Matthew Rush

Personal information
- Full name: Matthew James Rush
- Date of birth: 6 August 1971 (age 54)
- Place of birth: Hackney, London, England
- Position: Winger

Youth career
- West Ham United

Senior career*
- Years: Team / Apps / (Gls)
- 1990–1995: West Ham United / 48 / (10)
- 1993: → Cambridge United (loan) / 10 / (0)
- 1994: → Swansea City (loan) / 13 / (7)
- 1995–1997: Norwich City / 3 / (0)
- 1996–1997: → Northampton Town (loan) / 14 / (7)
- 1997–1998: Oldham Athletic / 25 / (14)
- 1999: Dulwich Hamlet
- Dagenham & Redbridge
- 2002: Droylsden
- Ashton United

International career
- 1991–1992: Republic of Ireland U21 / 4 / (0)

= Matthew Rush (footballer) =

Footballer (born 1971)

Matthew James Rush (born 6 August 1971) is a former professional footballer who played as a winger.

He notably played in the Premier League for West Ham United, and in the Football League for Cambridge United, Swansea City, Norwich City, Northampton Town and Oldham Athletic. He also played non-league football for Dulwich Hamlet, Dagenham & Redbridge, Droylsden and Ashton United. Born in England, he was capped four times by the Republic of Ireland U21.

==Club career==
===West Ham United===
Rush signed apprentice forms with West Ham United in 1988 and professional forms in March 1990. He made his debut for the first-team as a substitute in a 7–1 win over Hull City in a Second Division match in October 1990. He made five league appearances and one in the League Cup in the 1990–91 season, and also gained caps for the Republic of Ireland under-21 team, for whom he qualified through his Irish mother. West Ham were promoted to the First Division in 1991–92 and Rush made ten appearances, scoring two goals, both against Norwich City in April 1992, as West Ham battled against relegation and ultimately went down into the First Division again. His only appearances in the 1992–93 season came against Cosenza and Pisa in the Anglo-Italian Cup in December 1992 as manager Billy Bonds preferred experience to youth in a successful bid to get West Ham promoted again. Unable to break into the first-team, Rush joined Cambridge United on loan in March 1993 until the end of the season, where he made ten appearances.

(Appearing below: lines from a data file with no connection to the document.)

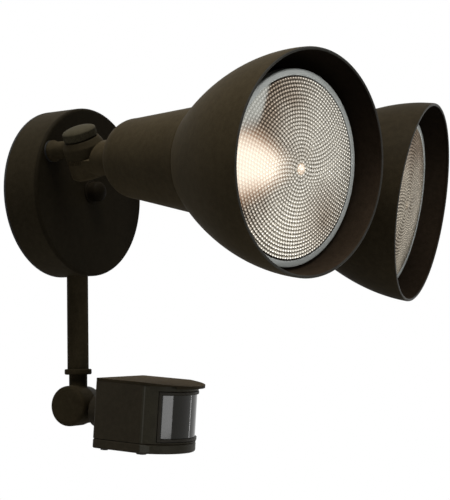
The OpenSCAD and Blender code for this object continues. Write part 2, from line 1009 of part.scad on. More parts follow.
canopy();
gasket();
crossbar();
ground_screw();
centre_rod();
rod_nut();
cap_nut();
arm_locknuts();
arm_washers();
arm(-1);  // arm_left
arm(1);  // arm_right
knob(-1);  // knob_left
knob(1);  // knob_right
holder(-1);  // holder_left
holder(1);  // holder_right
hood(-1);  // hood_left
hood(1);  // hood_right
socket_body(-1);  // socket_body_left
socket_body(1);  // socket_body_right
socket_shell(-1);  // socket_shell_left
socket_shell(1);  // socket_shell_right
socket_contact(-1);  // socket_contact_left
socket_contact(1);  // socket_contact_right
lamp_seal(-1);  // lamp_seal_left
lamp_seal(1);  // lamp_seal_right
lamp_base(-1);  // lamp_base_left
lamp_base(1);  // lamp_base_right
lamp_tip(-1);  // lamp_tip_left
lamp_tip(1);  // lamp_tip_right
lamp_reflector(-1);  // lamp_reflector_left
lamp_reflector(1);  // lamp_reflector_right
lamp_capsule(-1);  // lamp_capsule_left
lamp_capsule(1);  // lamp_capsule_right
lamp_lens(-1);  // lamp_lens_left
lamp_lens(1);  // lamp_lens_right
sensor_tube();
tube_locknut();
sensor_collar();
sensor_neck();
sensor_clamp_screw();
sensor_housing();
sensor_lid();
sensor_cover();
sensor_bezel();
sensor_lens();
sensor_board();
heat_detector();
setting_controls();
dial(-1);  // dial_time
dial(1);  // dial_range
cover_screws();
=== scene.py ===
# %% [markdown]
# # A twin flood light with a motion sensor
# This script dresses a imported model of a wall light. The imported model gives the
# sizes, the places and the moving bodies, so it is loaded first and never changed.
# Each step below adds one piece or one finish around it.

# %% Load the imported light
import math

import bpy
from mathutils import Matrix, Vector


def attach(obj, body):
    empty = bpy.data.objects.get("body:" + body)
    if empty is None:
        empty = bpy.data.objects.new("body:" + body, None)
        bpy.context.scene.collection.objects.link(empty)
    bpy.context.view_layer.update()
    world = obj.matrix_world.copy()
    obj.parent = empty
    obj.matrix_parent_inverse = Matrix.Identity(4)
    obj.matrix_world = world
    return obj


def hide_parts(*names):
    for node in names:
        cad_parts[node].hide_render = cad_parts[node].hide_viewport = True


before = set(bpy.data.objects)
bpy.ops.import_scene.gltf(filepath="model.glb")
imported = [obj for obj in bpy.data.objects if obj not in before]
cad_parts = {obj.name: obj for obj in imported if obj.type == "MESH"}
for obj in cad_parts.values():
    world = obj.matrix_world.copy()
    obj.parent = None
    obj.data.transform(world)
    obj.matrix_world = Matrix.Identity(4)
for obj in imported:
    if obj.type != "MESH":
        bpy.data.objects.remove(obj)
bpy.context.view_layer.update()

# %% [markdown]
# Everything is drawn in millimetres, as on the maker's drawing, and scaled once to
# Blender's metres. The light's own directions are: X to the right, Y into the wall
# and Z up. A place is a matrix that carries a piece from the bench, where it is
# made around the Z axis, to the spot where it belongs.

# %% Places
MM = 0.001
LEFT, RIGHT = -1, 1
SIDE_NAME = {LEFT: "left", RIGHT: "right"}


def turn(degrees, axis):
    """A turn about one of the main axes."""
    return Matrix.Rotation(math.radians(degrees), 4, axis)


def shift(x, y, z):
    """A move, in millimetres."""
    return Matrix.Translation((x * MM, y * MM, z * MM))


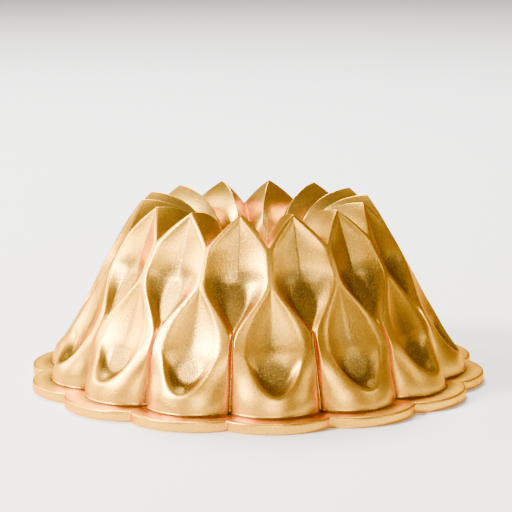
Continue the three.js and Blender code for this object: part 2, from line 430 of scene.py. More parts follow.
    def ribbon_side(self, z: Array) -> Array:
        """Outer edge of the ribbon that winds down between the petals.

        Args:
            z: Heights.

        Returns:
            Position across the flute, eased from its start to its end.
        """
        b = self.ribbon
        return mix(b.start, b.end, ease((b.top_z - z) / (b.top_z - b.low_z)))

    def leaf_edge(self, z: Array) -> Array:
        """Edge of the leaf: the ribbon below, the ogive less its band above.

        Args:
            z: Heights.

        Returns:
            Position across the flute.
        """
        w = self.wall
        guess = clamp((z - w.notch_z) / (w.tip_z - w.notch_z))
        lifted = z + self.band(0.5 * guess)
        x = clamp((lifted - w.notch_z) / (w.tip_z - w.notch_z))
        ogive = 0.5 * (x - 0.1 * np.sin(np.pi * x))
        return -soft_min(-self.ribbon_side(z), -ogive, 0.012)

    def floor_side(self, z: Array) -> Array:
        """Half width of the leaf's flat floor.

        Args:
            z: Heights.

        Returns:
            A quarter ellipse above the widest height and (3 t - t^3) / 2 below it, with t
            running from 0 at the point to 1; 0 above the floor and below its point.
        """
        f = self.leaf
        over = clamp((z - f.floor_wide_z) / (f.floor_z - f.floor_wide_z))
        under = clamp((z - f.point_z) / (f.floor_wide_z - f.point_z))
        taper = 0.5 * under * (3.0 - under * under)
        return f.floor_half * np.where(z > f.floor_wide_z, np.sqrt(1.0 - over * over), taper)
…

West Ham were promoted to the Premiership at the end of the 1992–93 season but injuries and competition for places meant that Rush made only one appearance as substitute in the first half of the 1993–94 season. Billy Bonds sent him out on loan to Swansea City in January 1994, where he helped Swansea to progress to the semi-finals of the Autoglass Trophy. He was recalled to West Ham in March and started the final nine games of the season, scoring in the first against Ipswich Town with a strike from 25 yards. He signed a three-year contract in the summer of 1994, turning down interest from Kevin Keegan and Newcastle United. He made 26 league and cup appearances in the 1994–95 season, scoring twice. At the end of the season, manager Harry Redknapp was willing to release Rush and he joined Norwich City in August 1995.

===Norwich City===
Rush joined Norwich City in August 1995 for a fee of £350,000. Three days later, he badly ruptured his knee on his debut against Sunderland. He was loaned out to Northampton Town for five months in October 1996, where he made 13 appearances, scoring three goals. His first-team opportunities at Norwich were limited by his injury and a change of managers and he made just three appearances for Norwich before he was released in March 1997.

===Oldham Athletic===
Rush joined Oldham Athletic in March 1997 for a fee of £165,000. He made 30 league and cup appearances for Oldham until he sustained cruciate ligament injuries in a match against Carlisle United in April 1998 and he was forced to retire from professional football at the age of 27.

==International career==
Born in London, England. Rush represented the Republic of Ireland at the under-21 level and was capped four times.

==Post-playing career==
Rush enrolled on a sports science course at the University of East London, graduated with a degree in Sports Development and took up a post at a sports college in Manchester in 2001. While studying, he played football for non-league teams Dulwich Hamlet and Dagenham & Redbridge, and joined Droylsden in May 2002 as he wished to carry on playing on a part-time basis while working.

==Personal life==
Rush lives in London. His daughter Lana (born 1997) competed in junior Wimbledon 2012 & 2013. Rush works as a PE Teacher in Isleworth and Syon school for boys.